The world has been utterly transformed by artificial refrigeration. There is now a fridge in a freezer in just about every home, and a very large number of business premises as well.
Refrigeration technology dates back as far as 1755 – much, much longer if you count icehouses which have been used for thousands of years. However, it is only in the last century or so that artificial refrigeration has really taken off.
Nonetheless, this technology has become a simple fact of life and very few people understand how their freezer actually manages to freeze.
Even the briefest look at the website of a retailer such as Fridge Freezer Direct will reveal a dizzying array of fridges and freezers, from simple bottle coolers to massive commercial freezers. However, on varying scales they all use the same technology as the freezer in your home.
Evaporation has a cooling effect. You have no doubt noticed how stepping out of the shower or emerging from a swimming pool makes you cold until you have dried off – even on a fairly warm day. This is because when a liquid evaporates, it absorbs heat. The water evaporating from your skin is absorbing your body heat and cooling you down.
Freezers use the same principle, but on a much bigger scale. Liquid is evaporated into gas, absorbing heat in the process, in order to reduce the temperature of the freezer’s interior. Through technology, however, it is able to take place on a much bigger scale even in the fairly small confines of your freezer’s inner workings. As a result, it doesn’t just make your food slightly chilly like a person stepping out of the shower but freezes it solid.
A freezer starts not with water but with something that would usually be a gas at room temperature. Various gases have been used over the years. The first gases used were toxic, but when safe alternatives were created these naturally took over. When it was discovered that these alternatives, though safe for people, were bad for the environment, still other gases were found to replace those. Today, the most common is tetrafluoroethane.
A compressor is used to compress this gas down to high pressure, which forces it to turn into a liquid. This is the opposite of evaporation and has the opposite effect; releasing heat and raising the temperature of the surrounding environment. However, this takes place in a part of your freezer’s system that is designed to radiate almost all of this heat outwards through the back of the freezer rather than inside.

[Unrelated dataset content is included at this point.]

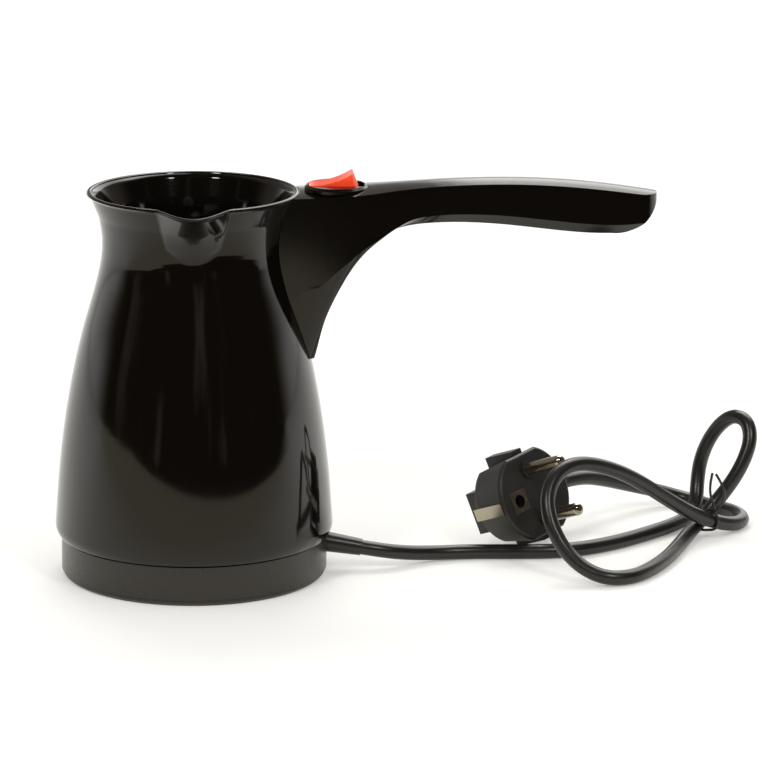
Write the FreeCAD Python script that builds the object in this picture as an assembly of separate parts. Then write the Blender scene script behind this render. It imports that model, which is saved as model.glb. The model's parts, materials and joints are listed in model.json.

After this, the liquid is released through an evaporator. It turns quickly back into a gas, absorbing heat and making the surrounding area colder. The evaporator is designed and located so that the vast majority of the cooling effect takes place inside the freezer. Just like evaporating water, this has a cooling effect, but unlike water this effect is powerful enough to bring temperatures below zero. The gas then cycles around and is compressed again, releasing the heat absorbed on the outside of the fridge in a continuous process of cooling.